Machine(s) for K8s: AWS EC2 m5.large, ami image ami-050a5ee88521c50e4 Zalenium Image Version(s): 3.141.59j

m5.large has 2 CPUs, 8GB RAM Because of requested resources

            - name: ZALENIUM_KUBERNETES_CPU_REQUEST
              value: "800m"
            - name: ZALENIUM_KUBERNETES_MEMORY_REQUEST
              value: "1200Mi"

we know that only 2 browsers can run in one AWS node. I also tried m5.xlarge instance with double HW specs and results were same.

kubectl version
Client Version: version.Info{Major:"1", Minor:"9", GitVersion:"v1.9.2", GitCommit:"5fa2db2bd46ac79e5e00a4e6ed24191080aa463b", GitTreeState:"clean", BuildDate:"2018-01-18T10:09:24Z", GoVersion:"go1.9.2", Compiler:"gc", Platform:"linux/amd64"}

Thank you for any response!

diemol commented 5 years ago

Hi @aliaCZEk,

It is really hard to say why it does not work as expected. Does it work locally in a docker setup with your custom containers?
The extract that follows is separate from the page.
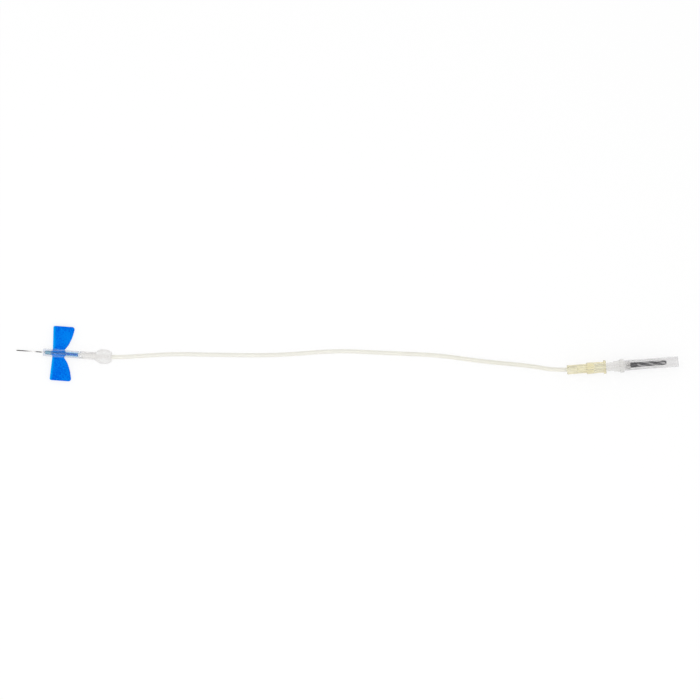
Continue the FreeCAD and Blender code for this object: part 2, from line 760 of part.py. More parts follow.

kubiksamek commented 5 years ago

@diemol I tried it locally using minikube and it works. But I tried only one test run. I don't have too much powerful cpu to be able to execute multiple runs.

In AWS it works if I run 1/2 parallel executions for example. 10 executions and it starts to fail. We don't know it problem is in AWS or in Zalenium. Starting nodes, moving containers, ...

diemol commented 5 years ago

What do you see in the Zalenium log? Are all pods starting normally?

kubiksamek commented 5 years ago

How can I get Zalenium log? Sorry for delay.

diemol commented 5 years ago

it should be the log output from the Zalenium pod

kubiksamek commented 5 years ago

@diemol So you mean by using kubectl logs <pod_name>. We don't save logs from pods by default. I'll try to get them in another executions.

diemol commented 5 years ago

Closing as we didn't get more feedback. Feel free to reopen when more information that helps to reproduce the issue is provided.